このように本実施形態によれば、50%以上の油脂を含有すると共に安定した乾燥品を提供できた。
この高油脂含有乾燥品は、即席食品用の具材として、好適に用いることができることが分かった。
なお、本発明は、油脂/蛋白質水溶液の分散液を乾燥するものであるが、この蛋白質は単一に分離されたものだけでなく、複合状態であっても分散液を調製できれば、特に限定することなく使用することができる。

Claims (7)

  1. 蛋白質と油脂とを含むものであって、前記油脂の含量が50%〜90.1%、前記蛋白質の含量が9.9%〜50%、油脂粒子径が1μm〜100μmである乾燥品であって、前記乾燥品の形状が、1.0mm以上が50%以上であり、水に不溶であることを特徴とする高油脂含有乾燥品。
  2. 前記蛋白質が、大豆蛋白、鶏卵蛋白、乳蛋白、ゼラチン、コラーゲンおよび魚肉蛋白からなる群から選択される少なくとも一つであることを特徴とする請求項1に記載の高油脂含有乾燥品。
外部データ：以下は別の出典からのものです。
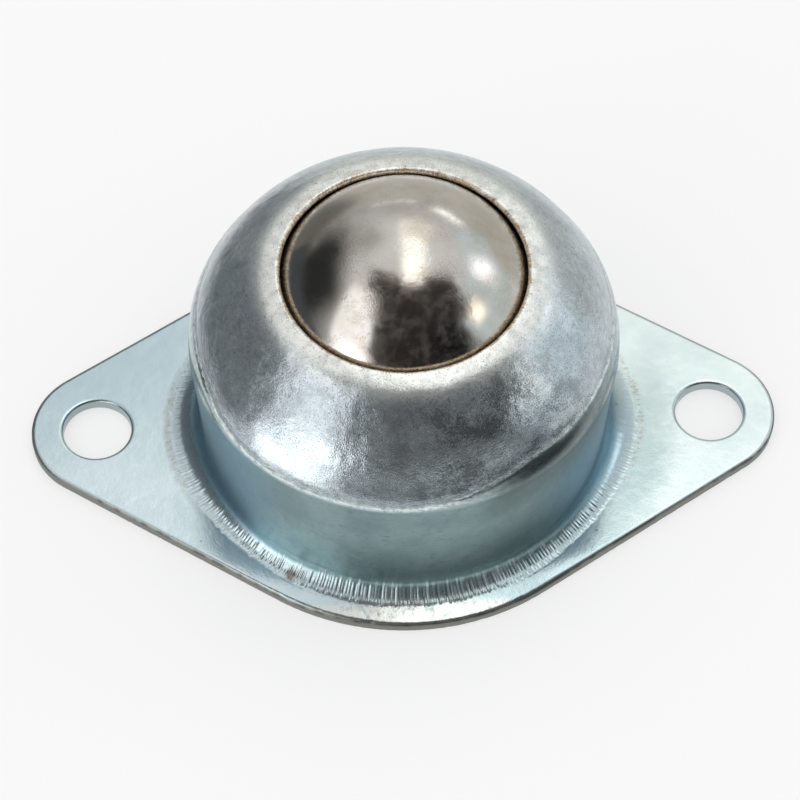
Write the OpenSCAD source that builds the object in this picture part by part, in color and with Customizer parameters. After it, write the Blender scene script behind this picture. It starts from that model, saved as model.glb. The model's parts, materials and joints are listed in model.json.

  3. 増粘多糖類を0〜5%含むことを特徴とする請求項1または2に記載の高油脂含有乾燥品。
  4. 水に浮遊することを特徴とする請求項1〜3のいずれか一つに記載の高油脂含有乾燥品。
  5. 前記高油脂含有乾燥品が、即席食品用のものであることを特徴とする請求項1〜4のいずれか一つに記載の高油脂含有乾燥品。
  6. 請求項1〜請求項5のいずれか一つに記載の高油脂含有乾燥品の製造方法であって、
    (1)水に蛋白質を添加して撹拌し、蛋白質水溶液とする蛋白質水溶液調製工程、(2)前記蛋白質水溶液に油脂を添加して撹拌し、水中油滴型分散液を調製する工程、(3)前記分散液を乾燥させることで水分を取り除く乾燥工程を備えたことを特徴とする高油脂含有乾燥品の製造方法。
  7. 前記乾燥工程が、マイクロ波加熱乾燥処理であることを特徴とする請求項6に記載の高油脂含有乾燥品の製造方法。